Render the following material again verbatim, leaving nothing out.

■ Dataset records
↓↓↓

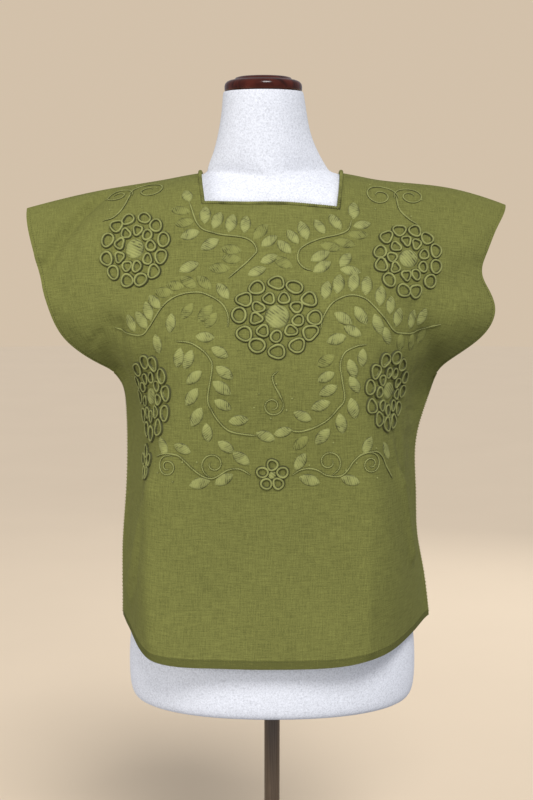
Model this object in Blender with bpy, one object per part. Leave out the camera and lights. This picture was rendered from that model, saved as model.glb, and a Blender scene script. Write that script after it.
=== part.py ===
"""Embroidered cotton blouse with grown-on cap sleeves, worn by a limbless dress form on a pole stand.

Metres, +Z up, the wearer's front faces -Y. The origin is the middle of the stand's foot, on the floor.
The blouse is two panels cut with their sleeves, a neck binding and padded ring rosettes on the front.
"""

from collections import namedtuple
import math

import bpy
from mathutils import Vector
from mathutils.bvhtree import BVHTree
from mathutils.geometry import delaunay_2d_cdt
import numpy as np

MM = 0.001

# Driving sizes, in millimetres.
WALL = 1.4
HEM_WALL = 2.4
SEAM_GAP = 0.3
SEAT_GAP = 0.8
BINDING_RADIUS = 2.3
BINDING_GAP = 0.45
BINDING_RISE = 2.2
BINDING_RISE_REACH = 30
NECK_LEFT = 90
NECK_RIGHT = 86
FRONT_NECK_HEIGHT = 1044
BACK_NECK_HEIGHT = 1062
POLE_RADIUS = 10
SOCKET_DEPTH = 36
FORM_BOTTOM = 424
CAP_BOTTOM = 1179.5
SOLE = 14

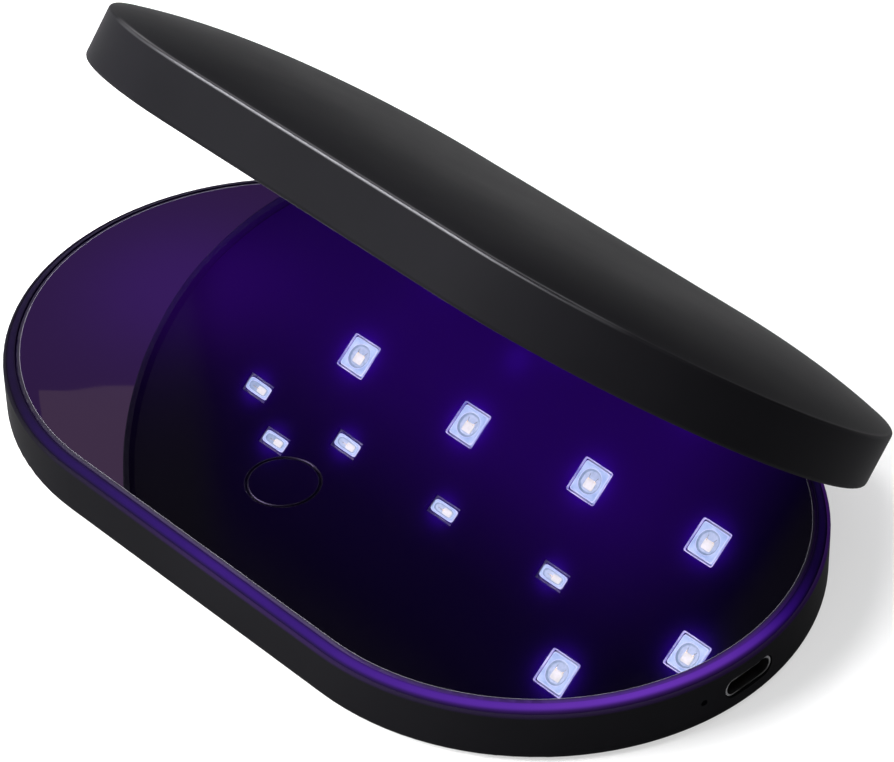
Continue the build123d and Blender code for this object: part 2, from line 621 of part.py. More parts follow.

↑↑↑

■ Expected output
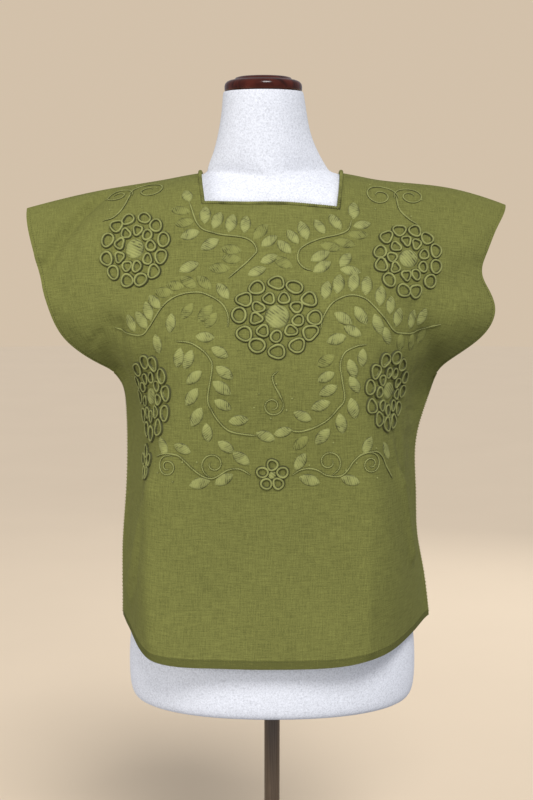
Model this object in Blender with bpy, one object per part. Leave out the camera and lights. This picture was rendered from that model, saved as model.glb, and a Blender scene script. Write that script after it.
=== part.py ===
"""Embroidered cotton blouse with grown-on cap sleeves, worn by a limbless dress form on a pole stand.

Metres, +Z up, the wearer's front faces -Y. The origin is the middle of the stand's foot, on the floor.
The blouse is two panels cut with their sleeves, a neck binding and padded ring rosettes on the front.
"""

from collections import namedtuple
import math

import bpy
from mathutils import Vector
from mathutils.bvhtree import BVHTree
from mathutils.geometry import delaunay_2d_cdt
import numpy as np

MM = 0.001

# Driving sizes, in millimetres.
WALL = 1.4
HEM_WALL = 2.4
SEAM_GAP = 0.3
SEAT_GAP = 0.8
BINDING_RADIUS = 2.3
BINDING_GAP = 0.45
BINDING_RISE = 2.2
BINDING_RISE_REACH = 30
NECK_LEFT = 90
NECK_RIGHT = 86
FRONT_NECK_HEIGHT = 1044
BACK_NECK_HEIGHT = 1062
POLE_RADIUS = 10
SOCKET_DEPTH = 36
FORM_BOTTOM = 424
CAP_BOTTOM = 1179.5
SOLE = 14

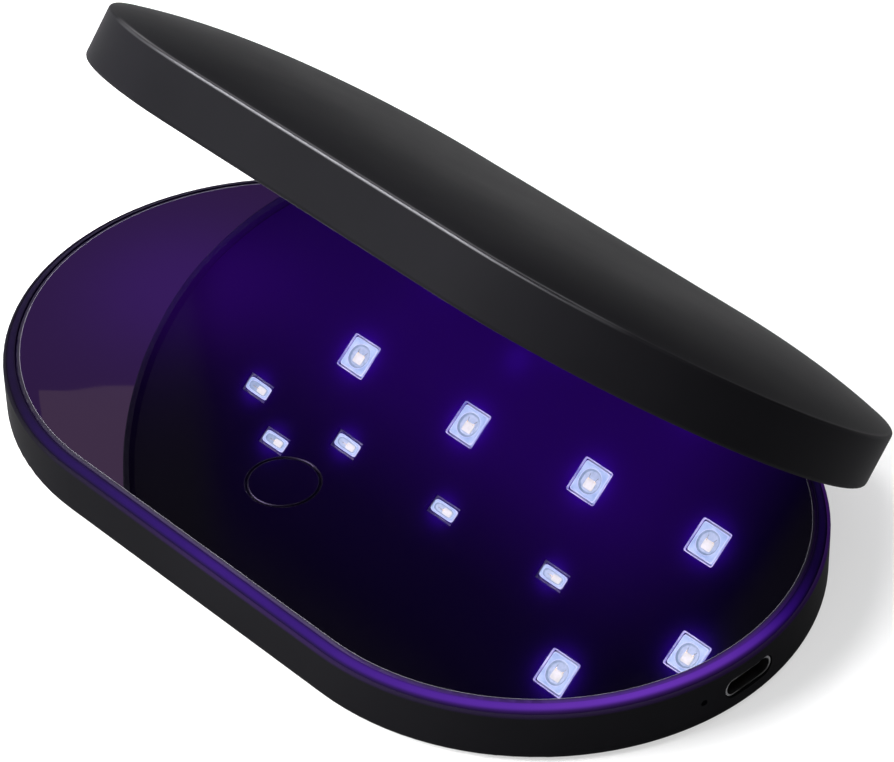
Continue the build123d and Blender code for this object: part 2, from line 621 of part.py. More parts follow.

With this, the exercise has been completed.